On Digi-Key (which is by now my usual supplier), Microchip’s MCP20xx series are the only PDIP-8 through-hole components, so the next best thing is SOIC-8, which is surface mount (so not easily breadboardable) but still hand-solderable (with a steady hand, a magnifying glass, and a iron tip). Looking at those, I found at least two that fit.
ON Semiconductor’s NCV7327 was a very obvious choice because they explicitly say in the features list «Transmission Rate up to 20 kbps (No low limit due to absence of TxD Timeout function)», and it was the only one that I found explicitly note that the TxD Timeout imposes a floor to the speed (as I explained above). Unfortunately, the SOIC-8 version was not available at the time of order on Digi-Key, with a 22 weeks backorder.
So instead, I settled for Texas Instrument’s TLIN1027DRQ1. This is pretty much… the same. For what I can see, both ON’s and TI’s SOIC-8 devices are pin compatible, and they are nearly pin compatible with Microchip’s SOIC-8 variants, insofar as the power, bus, RXD, and TXD pins are in the same position.
There is, though, a rake just waiting for you there. The Enable/Chip Select pins on both the TLIN1027DRQ1 and the NCV7327 do not correspond to the MCP20xx Transmission Enable semantics, despite sharing the same position. With the MCP20xx you could leave a transceiver connected to a chatty bus, with the TXEnable off, and you would still receive the traffic from the bus.
But with the other two, you’re turning off the whole transceiver at once, which wouldn’t be too bad if it wasn’t that both of these pull TXD to ground (dominant), if you leave it unconnected. Again, this isn’t a big problem in by itself, as long as the firmware is told not to transmit when the bus is connected directly between the panel and the HVAC, nothing should be transmitted, right?
But this does break one assumption I was making: if I disable the smart controller board, I want to be able to remove the ESP32 devkit altogether. This is important because beside OTA (Over The Air) updates, I would need to be able to disconnect the ESP32 to update the firmware on it. Which means I don’t want to rely on the firmware being running and not holding the bus busy.
So what I ended up adding to the design is a way for the bus selector to decide whether transmission is to be allowed on the transceiver. I think this is the first time I even consider the idea of using a 74-logic component in my designs (to the point that I had to figure out how to use that with the EAGLE-provided symbols — hint: use the invoke command), but this seemed to me as the easiest option to implement what I needed.

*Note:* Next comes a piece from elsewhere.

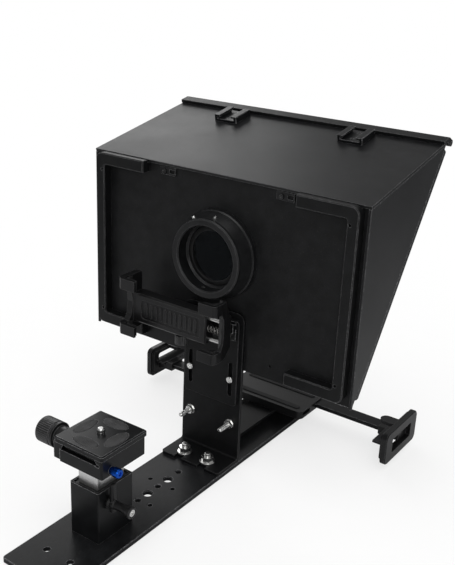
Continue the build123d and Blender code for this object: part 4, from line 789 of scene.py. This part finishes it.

The tie-up-both-inputs for the NAND is literal textbook electronics, but turns out to work very well since the cheapest 74 logic NAND chip I found contains four of them, and I only need one other.
Note that of course this is only one of the “logical blocks” of the board — and actually not even the final form of it. As I get into more details later, you’ll find out that this only turned out to be one of the possible solutions, and (at the time of writing) there’s no guarantee that this is actually going to be the one I’m going to be using.
Great read, thanks. I’m increasingly invested in this challenge.
Next time you see somebody teasing victims about the baud thing, please inform them that in addition to being rude, it is also wrong.
Baud is the cycles per second of the relevant signal, if you are looking at, say, a 1200bps modem with a scope it is important to know that it is running at 300 baud with 4 bits encoded in each cycle.
The 10 bits to get 8 thing is usually referred to as framing overhead. Sometimes people call it things like gross/net bit-rate.